Group of Five Format

Currently, all Group of Five conferences sit at 14 teams or less, so I would not add conference tournaments for any of them. The American and Sun Belt are leagues that I see getting up to 16 teams if Conference USA folds, so they could need to add the conference tournament in the future, but for now the current conference championship format works for them. Rather than adding a conference tournament, I would have the Group of Five conferences add a different feature from college basketball.

While it no longer exists, college basketball used to have the bracket buster games where ESPN would pit two mid-major schools with tournament aspirations against each other to give them a chance to boost their tournament resume. It gave teams like VCU, Wichita State, and George Mason a chance to face another high-level mid-major from another conference and gain some more national recognition before they went on their eventual tournament run.

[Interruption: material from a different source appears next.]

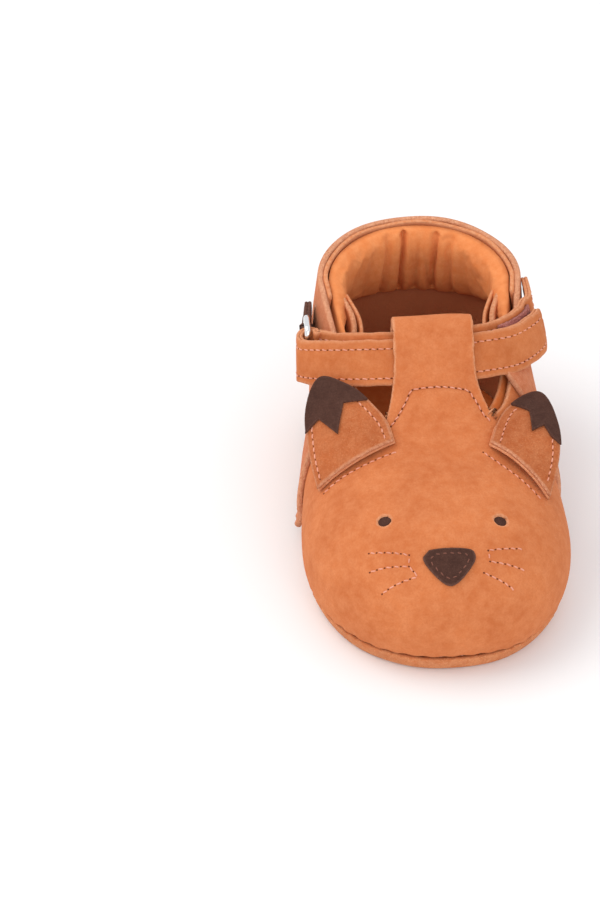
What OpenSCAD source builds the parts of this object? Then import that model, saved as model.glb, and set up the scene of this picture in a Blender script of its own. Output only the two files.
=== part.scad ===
// Baby bootie with an animal face, left foot.
// Millimetres. X is the width (medial side -X), toe at -Y, heel at +Y, Z up.
// The origin is on the ground under the middle of the foot.

/* [Foot form] */
// half width of the upper at the ball of the foot
ball_half_width = 33.8; // [28:0.1:40]
// half width of the upper at the heel
heel_half_width = 27; // [22:0.1:34]
// length of the rounded toe in front of the ball
toe_length = 39; // [30:0.5:48]
// length of the rounded heel behind the ankle line
heel_length = 24; // [18:0.5:30]
// Y of the widest line across the ball
ball_y = -22; // [-30:0.5:-15]
// Y where the heel begins to curve round
ankle_y = 36; // [28:0.5:44]
// height of the upper over the toes
toe_height = 36.5; // [28:0.5:44]
// height at which the upper is widest
widest_z = 12; // [8:0.5:16]
// sideways bend of the toe tip
toe_bend = 1; // [-3:0.1:3]

/* [Leather and foam] */
// thickness of the vamp leather
vamp_thick = 1.5; // [1:0.1:2.2]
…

I think if the Group of Five Conferences kept their conference championship games the week they are now, they could have these bracket-buster type games the following week while the power conferences have their championships. Imagine a game between Boise State and Tulane where the winner was almost certainly guaranteed the Group of Five spot in the playoff. These games would act as essentially another playoff game and would be must-see TV in my opinion.